Losers: single-vendor demo sites charging €10k-per-day; regions without equivalent labs. (InnovationNewsNetwork, 24 Apr 2025)

Seawater electrolysis cost breakthrough — Galway
ANEMEL researchers ran 10 A cm⁻² at 1.78 V for 800 h in synthetic seawater, eliminating desalination and platinum. LCOH models show a 25 percent cost drop for coastal hydrogen hubs.
Winners: island grids, desert solar-to-H₂ exporters, membrane innovators.
Losers: desalination OEMs, PGM miners banking on electrolysis demand. (Nature Energy, 23 Apr 2025)

ASIA-PACIFIC

China’s renewables fleet tops 1.48 TW — Beijing
Combined wind-plus-solar capacity now exceeds the 1.46 TW fossil fleet, with 180 GW added in 2024 alone. Curtailment remains 32 percent; three new 1,100-kV UHV lines will lift utilisation above 40 percent by 2027.
Winners: steel, inverter and glass suppliers scaling with Chinese orders.
Losers: Indonesian thermal-coal exporters; Western wind OEMs unable to match low-cost volume. (Reuters, 25 Apr 2025)

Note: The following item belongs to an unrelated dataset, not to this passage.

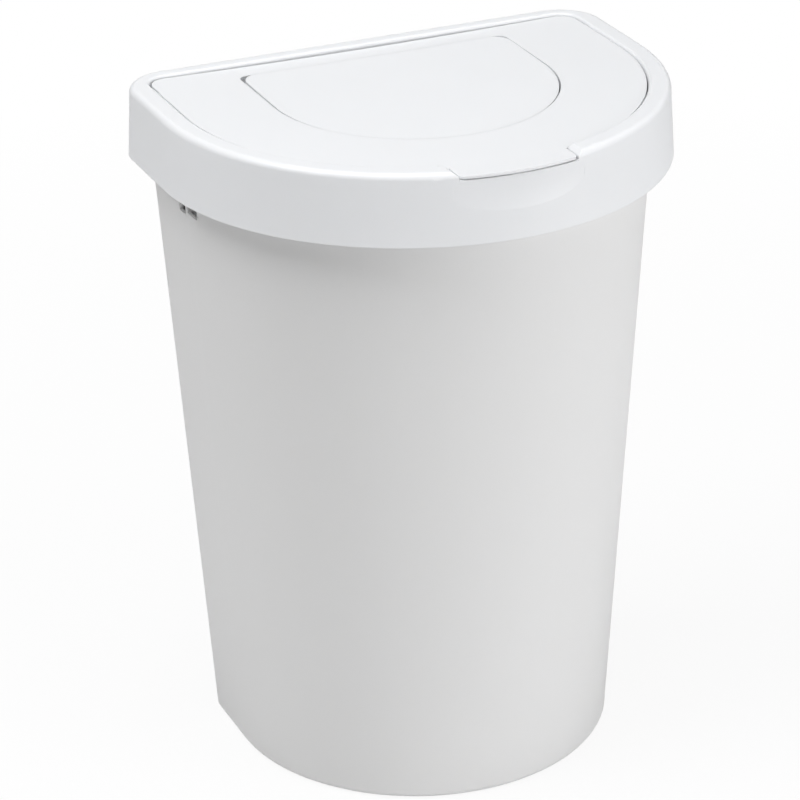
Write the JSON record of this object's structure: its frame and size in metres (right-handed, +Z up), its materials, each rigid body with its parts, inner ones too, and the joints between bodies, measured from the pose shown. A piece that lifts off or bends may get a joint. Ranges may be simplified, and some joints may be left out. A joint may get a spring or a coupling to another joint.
{
  "type": "swing lid waste bin",
  "caption": "Waste bin with a D-shaped plan: tapered tub, deep collar, hinged lid with a finger tab, and a swing flap in the lid.",
  "frame": {"origin": "centre of the overall bounding box, on the surface that the bin stands on", "axes": "+Z up, -Y the round front with the finger tab, +Y the flat back, X across the bin"},
  "size_m": [0.2638, 0.2038, 0.356],
  "materials": {
    "tub_plastic": "satin off-white moulded polypropylene",
    "lid_plastic": "satin white moulded polypropylene"
  },
  "bodies": {
    "tub": {"tub": "tub_plastic"},
    "collar": {"collar": "lid_plastic"},
    "lid": {"lid": "lid_plastic"},
    "flap": {"flap": "lid_plastic"}
  },
  "joints": [
    {"name": "collar_lift", "type": "slide", "parent": "tub", "child": "collar", "axis": [0, 0, 1], "range_m": [0, 0.06]},
    {"name": "lid_hinge", "type": "hinge", "parent": "collar", "child": "lid", "pos_m": [0, 0.072, 0.3498], "axis": [-1, 0, 0], "range_deg": [0, 100]},
    {"name": "flap_swing", "type": "hinge", "parent": "lid", "child": "flap", "pos_m": [0, 0.022, 0.3486], "axis": [1, 0, 0], "range_deg": [-75, 75]}
  ]
}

Delhi targets petrol caps and e-bus surge — New Delhi
Draft rules limit households to two combustion cars, ban >125 cc bikes by 2027, and fund 6,000 electric buses with US $1 billion. Transport contributes 39 percent of Delhi’s PM₂.₅; modelling shows a one-third cut by 2030.
Winners: Indian e-scooter OEMs, lithium-pack assemblers.
Losers: informal small-engine workshops and local refiners tied to two-wheeler fuel sales. (Reuters, 24 Apr 2025)

REST OF WORLD

Australia locks in a A$1.2 billion critical-minerals reserve — Canberra
The federal plan stockpiles 450 kt nickel sulphate, 40 kt lithium hydroxide, 10 kt cobalt sulphate, 5 kt rare-earth oxides to damp price shocks and anchor three cathode-material plants by 2029.
Winners: downstream battery makers and Aussie miners with demand visibility.
Losers: volatility-driven commodity traders and processors in jurisdictions lacking similar buffers. (Reuters, 23 Apr 2025)

Paused dollars in Washington, new pounds in London, terawatts in Beijing, and seawater-split hydrogen in Galway—each headline tilts the innovation playing field. Delay a fund and you stall data that lenders crave; open a test campus and you compress the valley-of-death. Hyperscalers unlock stranded grid capacity while Australia locks up the metals that feed it. In this grand energy game, policy sets the board, but technology decides who can move fastest.